What you should do:
Repeat the material exactly, every line of it.

::::

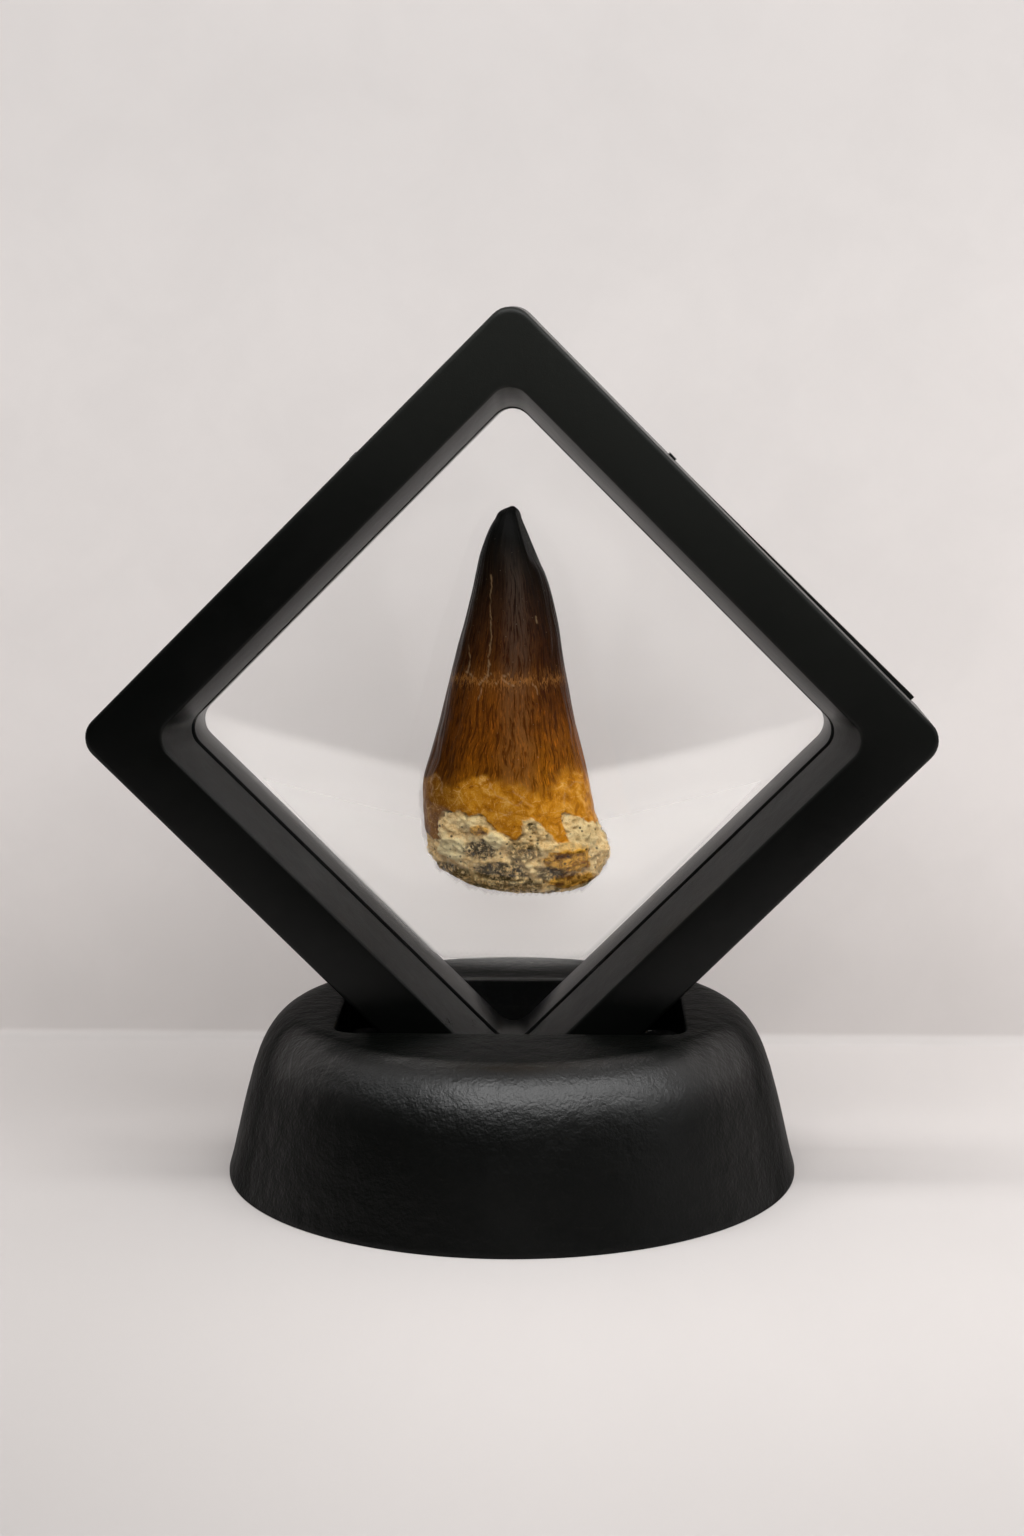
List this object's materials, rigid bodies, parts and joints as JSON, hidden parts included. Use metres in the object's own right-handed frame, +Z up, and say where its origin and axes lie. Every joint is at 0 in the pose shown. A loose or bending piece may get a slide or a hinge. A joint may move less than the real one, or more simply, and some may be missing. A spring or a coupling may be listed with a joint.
{
  "type": "fossil mosasaur tooth in a floating display frame on a round stand",
  "caption": "Fossil marine reptile tooth with a crust of matrix, held between clear films in a black square frame that stands on its corner in a round moulded base.",
  "frame": {"origin": "centre of the base's underside, on the surface it stands on", "axes": "+Z up, -Y the side the frame faces, +X to the right seen from the front"},
  "size_m": [0.1244, 0.086, 0.1293],
  "materials": {
    "fossil": "glossy brown-black enamel over a matt granular crust",
    "frame_plastic": "fine satin moulded black",
    "clear_film": "thin clear stretched film",
    "base_plastic": "satin black with a fine moulded grain"
  },
  "bodies": {
    "root": {"tooth": "fossil", "front_frame": "frame_plastic", "rear_frame": "frame_plastic", "front_film": "clear_film", "rear_film": "clear_film", "base": "base_plastic"}
  },
  "joints": []
}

::::

Reply:
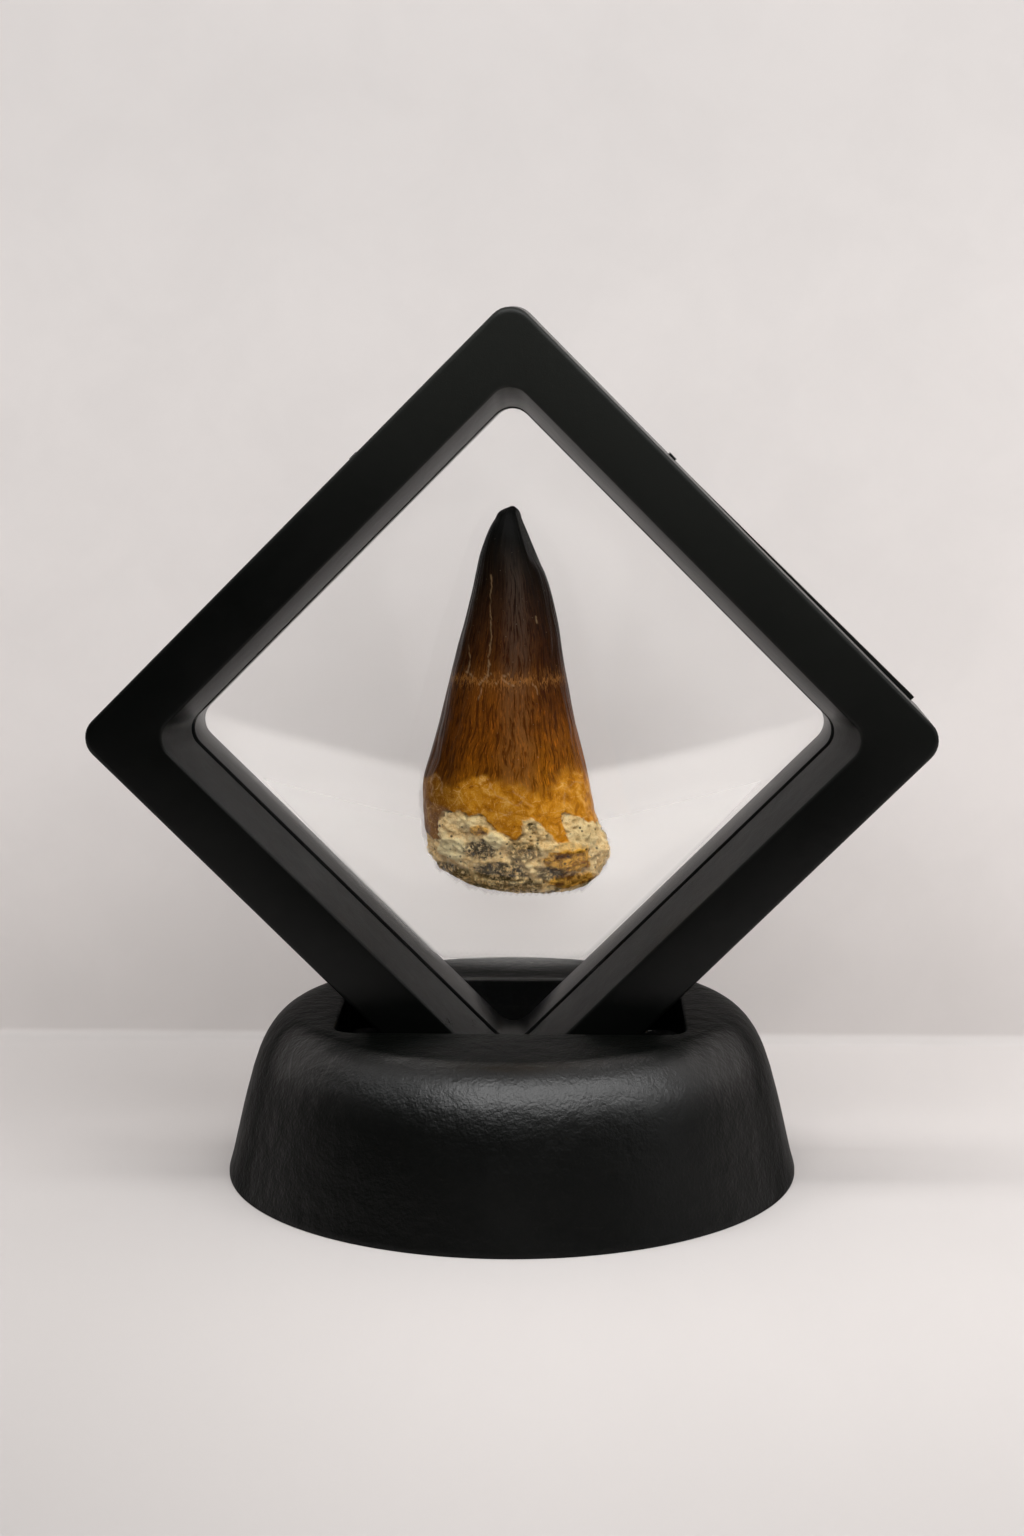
List this object's materials, rigid bodies, parts and joints as JSON, hidden parts included. Use metres in the object's own right-handed frame, +Z up, and say where its origin and axes lie. Every joint is at 0 in the pose shown. A loose or bending piece may get a slide or a hinge. A joint may move less than the real one, or more simply, and some may be missing. A spring or a coupling may be listed with a joint.
{
  "type": "fossil mosasaur tooth in a floating display frame on a round stand",
  "caption": "Fossil marine reptile tooth with a crust of matrix, held between clear films in a black square frame that stands on its corner in a round moulded base.",
  "frame": {"origin": "centre of the base's underside, on the surface it stands on", "axes": "+Z up, -Y the side the frame faces, +X to the right seen from the front"},
  "size_m": [0.1244, 0.086, 0.1293],
  "materials": {
    "fossil": "glossy brown-black enamel over a matt granular crust",
    "frame_plastic": "fine satin moulded black",
    "clear_film": "thin clear stretched film",
    "base_plastic": "satin black with a fine moulded grain"
  },
  "bodies": {
    "root": {"tooth": "fossil", "front_frame": "frame_plastic", "rear_frame": "frame_plastic", "front_film": "clear_film", "rear_film": "clear_film", "base": "base_plastic"}
  },
  "joints": []
}